To those of us who learned on the traditional “steam gauge” flight instruments, transitioning to glass cockpits became our challenge. But for the uninitiated—like Yagudin—starting from the beginning with glass technology seems to make the entire flight training process easier.
“The first time I got into Cirrus I felt at ease because it reminded me of the inside of my Mercedes sports car; it has that same sort of look and feel and visibility,” he said. “I have GPS in my car and I use it constantly, so as soon as I found out that I’d be navigating in the airplane by GPS that made me comfortable. It was like, ‘Great! Finally something simple for me after all the difficult reading and studying.'”
Growing up in Soviet Russia, Yagudin says there simply was no opportunity for anybody to learn to fly unless they were in the military. Even now something that should be as simple as finding avgas is almost impossible across most of his native country, one so vast that it covers 10 time zones.

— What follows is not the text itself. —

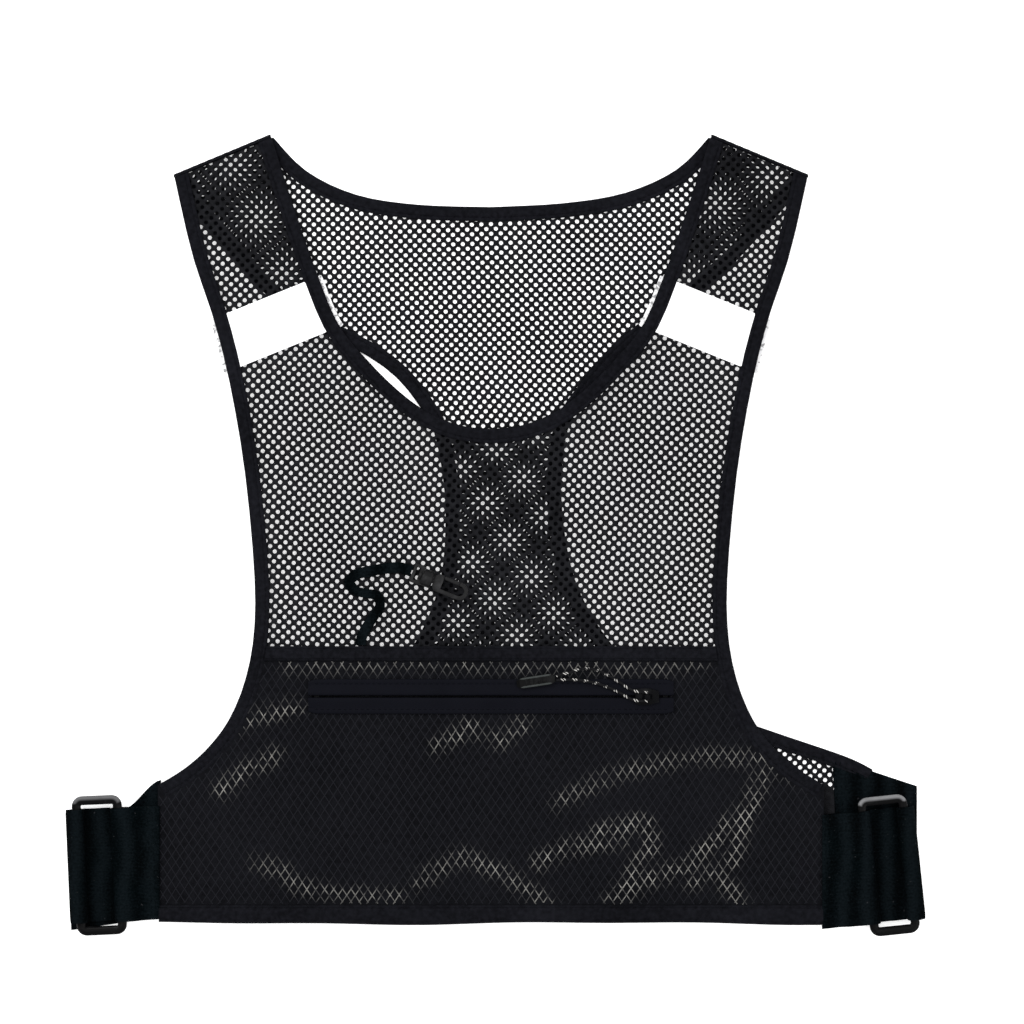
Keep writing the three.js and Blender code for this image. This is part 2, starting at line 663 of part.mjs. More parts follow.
function sideStrap(which, side) {
  const inner = [BACK_HEM_RISE, BACK_HEM_RISE + STRAP_WIDTH].map((rise) => {
    return settled(point(side * (BACK_SIDE + GAP), rise));
  });
  const reach = RING_REACH[which] + RING_WIDTH / 2 - RING_BAR / 2 + STRAP_SLACK;
  const end = side * (HALF_WIDTH + reach);
  const half = STRAP_WIDTH / 2;
  const rise = STRAP_END_RISE[which];
  const outline = [inner[0], point(end, rise - half), point(end, rise + half), inner[1]];
  return piece(`side_strap_${which}`, plate(outline, 0, STRAP_THICKNESS), ELASTIC_BLACK);
}

// ---- Key leash ----------------------------------------------------------------------------------
const LEASH_Z = ON_MESH_Z + LEASH_THICKNESS / 2;
const HOOK_CENTRE = { x: -34.7, y: POCKET_TOP + 37.2 };
const HOOK_SWEEP = Math.hypot(HOOK_WIDTH / 2, HOOK_HEIGHT / 2);
const HOOK_Z = Math.max(ON_MESH_Z + BARREL_RADIUS, FRONT_Z + CLOTH + TURN_CLEARANCE + HOOK_SWEEP);

function leashStrap() {
  // Across from the centre line, and up from the pocket's top
  const route = [
    [-71.4, 0.7],
    [-71.2, 3.6],
    [-69, 9],
    [-64.4, 16],
    [-60.8, 22.4],
    [-62.4, 27.4],
    [-68.4, 28.9],
    [-74.2, 30.4],
    [-77.6, 34.8],
    [-74.4, 39],
    [-67, 40.9],
    [-58.6, 42.4],
    [-50.2, 43.1],
    [-46.6, 42.15],
    [-43.6, 40.95],
  ];
  const curve = new THREE.CatmullRomCurve3(route.map(([x, y]) => new THREE.Vector3(x, POCKET_TOP + y, LEASH_Z)));
  const w = LEASH_WIDTH / 2;
  const t = LEASH_THICKNESS / 2;
  const section = new THREE.Shape([
    point(-t, -w + 0.5),
    point(-t + 0.3, -w),
    point(t - 0.3, -w),
    point(t, -w + 0.5),
    point(t, w - 0.5),
    point(t - 0.3, w),
    point(-t + 0.3, w),
    point(-t, w - 0.5),
  ]);
  const geometry = new THREE.ExtrudeGeometry(section, { steps: 40, extrudePath: curve, bevelEnabled: false });
  return piece("leash_strap", geometry, ELASTIC_BLACK);
}

// Turned solids about the hook's long axis
function turned(profile, segments) {
  return toSolid(new THREE.LatheGeometry(profile, segments).rotateZ(-Math.PI / 2));
}

function hookBase() {
  const half = BARREL_LENGTH / 2;
  const bore = SHANK_RADIUS + SHANK_CLEARANCE;
  const profile = [
    point(bore, -half),
    point(BARREL_RADIUS - 0.8, -half),
    point(BARREL_RADIUS, -half + 0.8),
    point(BARREL_RADIUS, half - 0.8),
    point(BARREL_RADIUS - 0.8, half),
    point(bore, half),
    point(bore, -half),
  ];
  const barrel = turned(profile, 20);
  const slotHalf = LEASH_WIDTH / 2 + LEASH_CLEARANCE;
  const slotStart = -SWIVEL_REACH + SWIVEL_WALL;
  const slot = rectangle(slotStart, -slotHalf, slotStart + SWIVEL_SLOT, slotHalf);
  const eyeHalf = slotHalf + SWIVEL_WALL;
  const eyeBox = rectangle(-SWIVEL_REACH, -eyeHalf, -half + 0.6, eyeHalf);
  const eye = toSolid(plate(eyeBox, -BARREL_RADIUS, SWIVEL_PLATE, [slot]));
  return piece("hook_base", toGeometry(barrel.add(eye)), PLASTIC_BLACK);
}

const HOOK_START = BARREL_LENGTH / 2 + 0.4;
const HOOK_SLOT_START = HOOK_START + 5;

function hookBody() {
  const half = BARREL_LENGTH / 2;
  const shank = [
    point(0, -half - 1.4),
    point(2.4, -half - 1.4),
    point(2.4, -half - GAP),
    point(SHANK_RADIUS, -half - GAP),
    point(SHANK_RADIUS, HOOK_START + 1),
    point(0, HOOK_START + 1),
  ];
  const w = HOOK_WIDTH / 2;
  const tip = HOOK_START + HOOK_LENGTH;
  const arc = (x, radius) => {
    return Array.from({ length: 9 }, (_, i) => {
      const angle = -Math.PI / 2 + (i * Math.PI) / 8;
      return point(x + radius * Math.cos(angle), radius * Math.sin(angle));
    });
  };
  const outer = [point(HOOK_START, -w + 2), point(HOOK_START + 2, -w), ...arc(tip - w, w)];
  const outline = [...outer, point(HOOK_START + 2, w), point(HOOK_START, w - 2)];
  const inner = w - HOOK_BAR;
  const slot = [point(HOOK_SLOT_START, inner), point(HOOK_SLOT_START, -inner), ...arc(tip - w, inner)];
  const body = toSolid(plate(outline, -HOOK_HEIGHT / 2, HOOK_HEIGHT, [slot]));
  const mouth = rectangle(HOOK_SLOT_START - GAP, inner - 0.01, tip - w - 1, w + 1);
  const open = body.subtract(toSolid(plate(mouth, -HOOK_HEIGHT, 2 * HOOK_HEIGHT)));
  return piece("hook_body", toGeometry(open.add(turned(shank, 12))), PLASTIC_BLACK);
}

function hookGate() {
  const w = HOOK_WIDTH / 2;
  const radius = HOOK_BAR / 2 - 0.05;
  const middle = w - HOOK_BAR / 2;
  const start = HOOK_SLOT_START + radius;
  const end = HOOK_START + HOOK_LENGTH - w - 1 - GAP;
  const back = Array.from({ length: 7 }, (_, i) => {
    const angle = Math.PI / 2 + (i * Math.PI) / 6;
    return point(start + radius * Math.cos(angle), middle + radius * Math.sin(angle));
  });
  const outline = [...back, point(end, middle - radius), point(end, middle + radius)];
  return piece("hook_gate", plate(outline, -HOOK_HEIGHT * 0.4, HOOK_HEIGHT * 0.8), METAL_DARK);
}

function hook() {
  const group = new THREE.Group();
  group.position.set(HOOK_CENTRE.x, HOOK_CENTRE.y, HOOK_Z);
  group.rotation.z = radians(HOOK_TURN);
  group.add(hookBase(), hookBody(), hookGate());
  return group;
}

// ---- The vest -----------------------------------------------------------------------------------
const vest = new THREE.Group();
vest.add(...rearLayer(), ...frontLayer());
vest.add(shoulderFold("shoulder_fold_left", -1), shoulderFold("shoulder_fold_right", 1));
vest.add(...pocket(), ...zipHalf("upper", 1), ...zipHalf("lower", -1));
vest.add(zipStop("zip_stop_left", -1), zipStop("zip_stop_right", 1));
vest.add(zipSlider(), pullCord(), pullTab());
vest.add(reflector("reflector_front_left", -1, ON_MESH_Z, false));
vest.add(reflector("reflector_front_right", 1, ON_MESH_Z, false));
vest.add(reflector("reflector_rear_left", -1, REAR_REFLECTOR_Z, true));
vest.add(reflector("reflector_rear_right", 1, REAR_REFLECTOR_Z, true));
vest.add(...sideSet("left", -1), sideStrap("left", -1));
vest.add(...sideSet("right", 1), sideStrap("right", 1));

// The origin is under the middle of the vest, without the leash and what is on it
const extent = new THREE.Box3().setFromObject(vest, true);
const middle = extent.getCenter(new THREE.Vector3());
vest.add(leashStrap(), hook());
vest.position.set(-middle.x, -middle.y, -extent.min.z);

const whole = new THREE.Group();
whole.add(vest);

export default whole;
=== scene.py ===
"""A lightweight mesh running vest lying flat: racerback rear layer, front layer with a zipped waist
pocket, stretch side straps on rectangular rings, and a key leash with a swivel hook."""

import json
import math

import bmesh
import bpy
import numpy as np
from mathutils import Matrix, Vector
from mathutils.geometry import delaunay_2d_cdt
from mathutils.kdtree import KDTree


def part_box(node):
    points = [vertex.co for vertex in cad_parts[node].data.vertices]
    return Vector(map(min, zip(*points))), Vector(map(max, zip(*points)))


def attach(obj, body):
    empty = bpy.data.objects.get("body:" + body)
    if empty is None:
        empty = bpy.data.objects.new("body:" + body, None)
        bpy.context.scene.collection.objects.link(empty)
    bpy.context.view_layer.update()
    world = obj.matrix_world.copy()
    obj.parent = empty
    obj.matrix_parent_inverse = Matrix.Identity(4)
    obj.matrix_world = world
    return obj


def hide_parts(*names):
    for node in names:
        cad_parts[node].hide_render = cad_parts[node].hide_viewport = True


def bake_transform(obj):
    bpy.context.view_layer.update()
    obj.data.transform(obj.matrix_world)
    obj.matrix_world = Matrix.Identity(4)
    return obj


bl_info = {
    "name": "Mesh Running Vest",
    "version": (1, 0, 0),
    "blender": (4, 5, 0),
    "location": "View3D > Sidebar > Vest",
    "description": "Cloth, bindings, straps and fittings of a running vest, round its frame",
    "category": "Add Mesh",
}

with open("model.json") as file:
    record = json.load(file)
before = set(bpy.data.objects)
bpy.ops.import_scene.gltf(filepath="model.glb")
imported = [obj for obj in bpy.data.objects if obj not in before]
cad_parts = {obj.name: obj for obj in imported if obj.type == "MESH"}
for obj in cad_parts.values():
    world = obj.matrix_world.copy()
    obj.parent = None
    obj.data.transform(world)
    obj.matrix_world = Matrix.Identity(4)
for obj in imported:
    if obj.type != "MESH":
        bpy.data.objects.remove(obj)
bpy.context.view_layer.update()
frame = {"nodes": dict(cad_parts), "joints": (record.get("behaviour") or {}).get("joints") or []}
MM = 0.001


# ---- Settings
def sized(name, description, default):
    return bpy.props.FloatProperty(
        name=name, description=description, default=default, unit="LENGTH"
    )


def turned(name, description, degrees):
    return bpy.props.FloatProperty(
        name=name, description=description, default=math.radians(degrees), subtype="ANGLE"
    )


def tinted(name, description, default):
    return bpy.props.FloatVectorProperty(
        name=name, description=description, default=default, subtype="COLOR", size=3
    )


class VestCloth(bpy.types.PropertyGroup):
    """The holed cloth, the pocket cloth and the net on it"""

    hole: sized("Hole", "Across one hole of the mesh", 0.0024)
    front_pitch: sized("Front pitch", "Between the front cloth's holes", 0.00385)
    back_pitch: sized("Back pitch", "Between the rear cloth's holes", 0.00372)
    front_turn: turned("Front turn", "Turn of the front cloth's rows of holes", 40.5)
    back_turn: turned("Back turn", "Turn of the rear cloth's rows of holes", 46.7)
    net_pitch: sized("Net pitch", "Between threads of the pocket's net", 0.004)
    net_lean: turned("Net lean", "Angle of the net's threads from the hem", 56.5)
    crease: sized("Crease", "Height of the pocket's soft creases", 0.0013)
    mesh_color: tinted("Mesh", "Colour of the holed cloth", (0.0055, 0.0056, 0.0065))
    pocket_color: tinted("Pocket", "Colour of the cloth under the net", (0.0033, 0.0034, 0.0043))
    net_color: tinted("Net", "Colour of the net where it catches the light", (0.2, 0.195, 0.18))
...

“When I was young and living and training in Russia, the concept that a regular person could even have the money to buy an airplane was crazy,” he said. “Secondly, we existed under a system that simply did not allow the freedom to fly your own airplane wherever you wanted to go. But after 9/11, when there are so many new restrictions, there is still a huge amount of freedom allowed in flying your own airplane in the U.S., and that’s the other big appeal—to be able to go where I want, and when I want, at my own leisure, and not on somebody else’s timetable.”
Yagudin is looking forward to visiting the Cirrus factory this summer.
“I want to see how the planes are built, and I’m excited to take one flying over the shores of Lake Superior. There is something about flying over water that I really love.” He adds with a big grin, “Who knows, someday I might have to get a floatplane, too.”